The main structure is a stone ring-fort, thought to have been built by the Northern Uí Néill, in the sixth or seventh century although there is evidence that the site had been in use before the fort was built. It has been identified as the seat of the Kingdom of Ailech and one of the royal sites of Gaelic Ireland. Inside it has three terraces, which are linked by steps, and two long passages within it. Originally, there would have been buildings inside the ring-fort. Just outside of it are the remains of a well.
By the 12th century, the Kingdom of Ailech had become embattled and lost a fair amount of territory to the invading Normans. According to Irish literature, the ring-fort was mostly destroyed by Muirchertach Ui Briain, King of Munster, in 1101.
George Petrie first surveyed the Grianán of Aileach in the 1830s and suggested that, in the fashion of other monuments of this type such as Emania, the whole hill may have been enclosed by many other ramparts. There is no physical or historical evidence for this. Petrie’s plan of the site shows a line of stones leading up to the entrance. These are now gone.

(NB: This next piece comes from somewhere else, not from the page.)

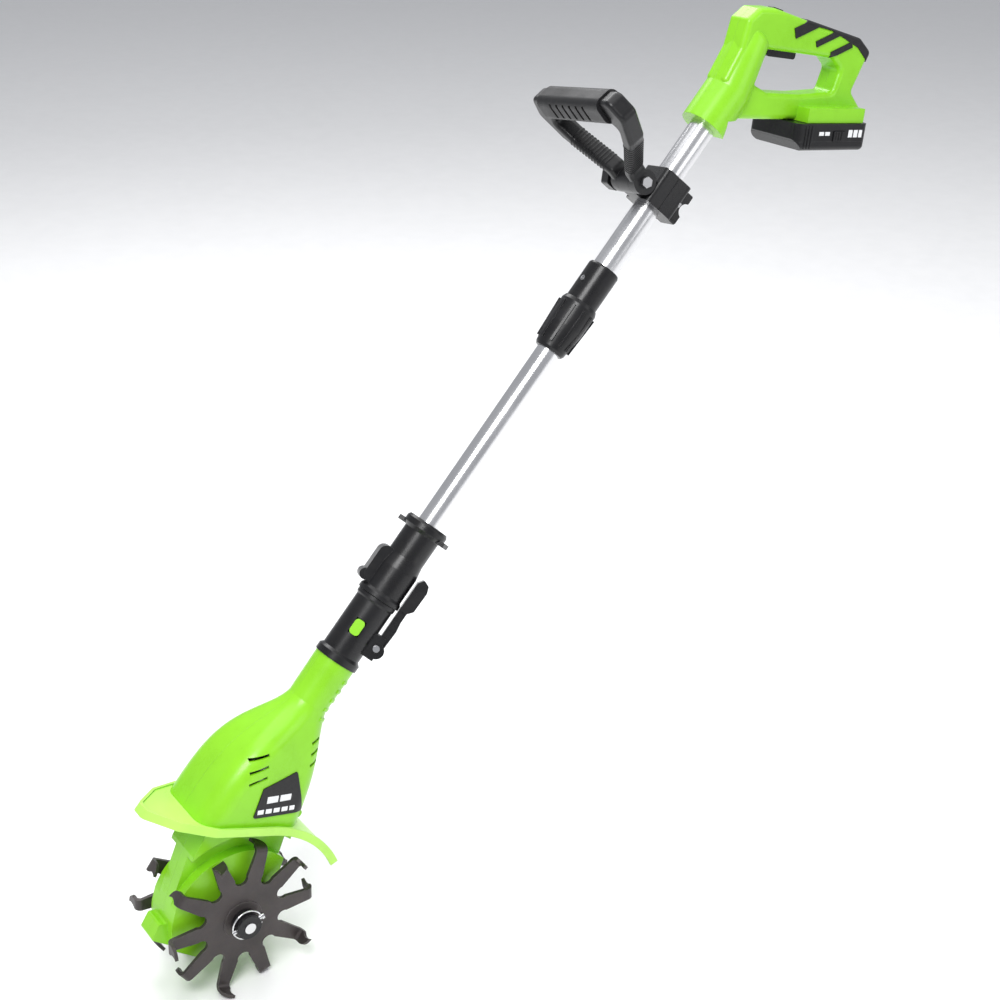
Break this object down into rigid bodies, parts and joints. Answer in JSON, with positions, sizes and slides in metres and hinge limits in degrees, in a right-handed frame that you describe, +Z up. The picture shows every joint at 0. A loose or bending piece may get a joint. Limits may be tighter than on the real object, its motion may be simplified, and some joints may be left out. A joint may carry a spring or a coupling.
{
  "type": "mini cultivator",
  "caption": "Battery hand cultivator: bent-tooth tine discs under a curved guard, a telescopic pole, a front loop handle and a D-shaped rear handle.",
  "frame": {"origin": "middle of the rear handle's grip bar, where the right hand holds it", "axes": "+Z up, +X from the head towards the user, +Y to the user's right; the pole leans 42 degrees from upright towards the user, as in use"},
  "size_m": [0.8957, 0.1744, 0.9398],
  "materials": {
    "green_shell": "satin moulded",
    "guard_green": "satin moulded",
    "green_button": "satin moulded",
    "black_plastic": "fine grained",
    "black_rubber": "matt",
    "seal_rubber": "matt",
    "tube_aluminium": "satin anodised",
    "gearbox_alloy": "as cast",
    "tine_steel": "dark, lightly scaled",
    "bright_steel": "polished",
    "screw_steel": "zinc plated",
    "motor_steel": "drawn",
    "wheel_brass": "machined",
    "magnet_ferrite": "sintered",
    "carbon": "matt",
    "cell_wrap": "shrink sleeve"
  },
  "bodies": {
    "handle": {"handle_shell_left": "green_shell", "handle_shell_right": "green_shell", "handle_grip": "black_rubber", "handle_screws": "screw_steel", "switch_block": "black_plastic", "terminal_block": "black_plastic", "trigger_spring": "screw_steel", "upper_tube": "tube_aluminium", "pole_collar": "black_plastic", "lock_collet": "black_plastic", "coiled_lead": "seal_rubber"},
    "trigger": {"trigger": "black_plastic"},
    "lock_off": {"lock_off_button": "black_plastic"},
    "battery": {"pack_case_top": "black_plastic", "pack_case_bottom": "black_plastic", "battery_cells": "cell_wrap"},
    "release_left": {"battery_release_left": "black_plastic"},
    "release_right": {"battery_release_right": "black_plastic"},
    "aux_clamp": {"clamp_front": "black_plastic", "clamp_rear": "black_plastic", "clamp_screws": "screw_steel", "pivot_bolt": "screw_steel"},
    "aux_loop": {"loop_frame": "black_plastic", "loop_grip": "black_rubber"},
    "aux_knob": {"pivot_knob": "black_plastic"},
    "lock_ring": {"lock_nut": "black_plastic"},
    "lower_pole": {"lower_tube": "tube_aluminium", "coupling_socket": "black_plastic", "lower_lead": "seal_rubber", "lead_plug": "black_plastic"},
    "head": {"coupling_sleeve": "black_plastic", "latch_pin": "bright_steel", "neck_insert": "black_plastic", "head_shell_left": "green_shell", "head_shell_right": "green_shell", "head_screws": "screw_steel", "guard": "guard_green", "guard_screws": "screw_steel", "badge": "black_plastic", "gear_housing_left": "gearbox_alloy", "gear_housing_right": "gearbox_alloy", "motor_can": "motor_steel", "motor_end_cap": "motor_steel", "motor_magnets": "magnet_ferrite", "motor_brushes": "carbon", "motor_bracket": "motor_steel", "ball_bearings": "bright_steel", "shaft_seals": "seal_rubber"},
    "latch": {"latch_lever": "black_plastic"},
    "detent": {"detent_button": "green_button"},
    "tines": {"output_shaft": "bright_steel", "worm_wheel": "wheel_brass", "tine_disc_left": "tine_steel", "tine_disc_right": "tine_steel", "hubs": "black_plastic", "lock_pins": "bright_steel"},
    "rotor": {"armature": "motor_steel", "worm": "motor_steel", "drive_coupler": "motor_steel", "cooling_fan": "black_plastic"}
  },
  "joints": [
    {"name": "trigger_pull", "type": "slide", "parent": "handle", "child": "trigger", "axis": [0.165, 0, 0.9863], "range_m": [0, 0.0055], "stiffness_N_per_m": 900, "springref_m": -0.004, "deforming": ["trigger_spring"]},
    {"name": "lock_off_press", "type": "slide", "parent": "handle", "child": "lock_off", "axis": [-0.294, 0, -0.9558], "range_m": [0, 0.0016], "stiffness_N_per_m": 800, "springref_m": -0.002},
    {"name": "battery_slide", "type": "slide", "parent": "handle", "child": "battery", "axis": [0.9954, 0, -0.0958], "range_m": [0, 0.1]},
    {"name": "release_left_press", "type": "slide", "parent": "battery", "child": "release_left", "axis": [0, 1, 0], "range_m": [0, 0.002], "stiffness_N_per_m": 800, "springref_m": -0.002},
    {"name": "release_right_press", "type": "slide", "parent": "battery", "child": "release_right", "axis": [0, -1, 0], "range_m": [0, 0.002], "stiffness_N_per_m": 800, "springref_m": -0.002},
    {"name": "aux_clamp_slide", "type": "slide", "parent": "handle", "child": "aux_clamp", "axis": [0.6691, 0, 0.7431], "range_m": [-0.06, 0.05]},
    {"name": "aux_loop_tilt", "type": "hinge", "parent": "aux_clamp", "child": "aux_loop", "pos_m": [-0.23952, 0.00697, -0.12074], "axis": [0.1672, 0.9744, -0.1505], "range_deg": [-55, 30]},
    {"name": "aux_knob_turn", "type": "hinge", "parent": "aux_clamp", "child": "aux_knob", "pos_m": [-0.23952, 0.00697, -0.12074], "axis": [0.1672, 0.9744, -0.1505], "continuous": true},
    {"name": "lock_ring_turn", "type": "hinge", "parent": "handle", "child": "lock_ring", "pos_m": [-0.32413, 0, -0.25986], "axis": [0.6691, 0, 0.7431], "range_deg": [0, 90]},
    {"name": "pole_slide", "type": "slide", "parent": "handle", "child": "lower_pole", "axis": [0.6691, 0, 0.7431], "range_m": [0, 0.19], "deforming": ["coiled_lead"]},
    {"name": "head_release", "type": "slide", "parent": "lower_pole", "child": "head", "axis": [-0.6691, 0, -0.7431], "range_m": [0, 0.05]},
    {"name": "latch_lift", "type": "hinge", "parent": "head", "child": "latch", "pos_m": [-0.56564, -0.01693, -0.56047], "axis": [0.4575, 0.788, -0.412], "range_deg": [0, 40], "stiffness_Nm_per_rad": 0.15, "springref_deg": -22.92},
    {"name": "detent_press", "type": "slide", "parent": "head", "child": "detent", "axis": [0.4973, 0.7431, -0.4477], "range_m": [0, 0.003], "stiffness_N_per_m": 800, "springref_m": -0.002},
    {"name": "tine_spin", "type": "hinge", "parent": "head", "child": "tines", "pos_m": [-0.73976, 0, -0.81411], "axis": [0, 1, 0], "continuous": true},
    {"name": "rotor_spin", "type": "hinge", "parent": "head", "child": "rotor", "pos_m": [-0.76712, 0, -0.79566], "axis": [0.5592, 0, 0.829], "continuous": true}
  ],
  "couplings": [
    {"joint": "rotor_spin", "follows": "tine_spin", "ratio": -25}
  ]
}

Bernard discovered many animal bones including sheep, cattle, goats and birds. He found stone items including “sling-stones”, “warrior’s clubs” and a “sugar-loaf-shaped stone with a well-cut base”. The most interesting stone object was “a slab of sandstone, chequered into thirty-six squares”, which Lacy believed to be some kind of gaming board.
Based on the morphology of hill-forts, Raftery estimates that there are forty hill-forts in Ireland. However, Lacy suggests that there are fifty forts remaining in Ireland. Multivallate hillforts are suggested to be confined to the West and South of the country; univallate forts are to be found in the north and east. The Grianán of Aileach is seen as an exception to this pattern. Multivallate are surrounded by two or more ramparts forming multiple lines of defence. Univallate has a single circuit of ramparts for enclosure and defence.
Well at Grianan of Aileach, Donegal
Between the two outer banks on the south side of the hill, is the formerly covered spring well which is dedicated to St. Patrick. It is written in the Tripartite Life of St. Patrick that Patrick blessed the fortress and left a symbolic flagstone there prophesying that many kings and clerics would come from the place. This flagstone can no longer be found at the fortress. It is believed that a preserved flagstone at Belmont House School in Derry, called St. Columb’s Stone, is the inauguration stone.
Donegal is an area of low ringfort concentration. It is therefore odd to find a hill-fort of the size and scope of Aileach in this area. The ring-fort density of Northwest Ulster as a whole is 0.16 per square kilometre. Ring-forts are virtually absent from the areas of Derryveagh, the Blue Stacks, Slieve League and Inishowen. The word Aileach has a long history in Ireland and Scotland. Both Petrie and Lacy suggest that it comes from an adjective derived from old Irish “Ail”, which means a rock, stone or boulder. Lacy believed that Aileach therefore means either stony or stone place. Lacy suggests the etymology of the word might derive from “Ali Theach” meaning stone house.
The word Grianán means sunny place. It seems that the early Irish considered it to be a place with a view. An earlier theory was that the word meant “temple of the sun”. This theory has no evidence. One might guess from all of this that it means “The Stone Palace of the Sunny View” but again this is just a guess.
Grianán of Aileach was probably an important site, perhaps the power centre of Northwest Donegal while the ecclesiastical settlement at Derry was the religious centre. Aileach’s political and strategic importance was such that the annals report that it was attacked at least three times during its existence. In 674, Fínsnechta Fledach, King of Ireland, destroyed the fort. Perhaps, this was the earlier hill-fort that stood on the site before the current larger fort was built. In 937, during the reign of Muirchertach mac Néill, Viking raiders demolished the site. Vikings had settled at Lough Swilly and Lough Foyle during this period. In 1006, Brian Boru, marched though the territory of the Cenel Conail and the Cenel Eogain and probably came to Aileach. In 1101, another king of Munster, Muirchertach Ua Briain, came to Inishowen where he proceeded to plunder and ravage the region.
Without a written history, it can be difficult to explain our own histories, let alone something which happened more than one thousand years ago. We are dependent on the painstaking work of archaeologists and others to piece together the jigsaw. With Grianan of Aileach this is even more complex with its multiple periods of settlement let alone the restoration work done by Dr Bernard and others including the OPW in later years. If those stones could tell stories, some of them might tell us that they travelled there in the late 1800’s. But how important is it that every site should be left as found? Is there not a case for occasional restoration? Is there an unnecessary nostalgia for leaving things as they lie? And besides when the restoration has been complete who would demand that Grianan of Aileach or Newgrange should be returned to ruins?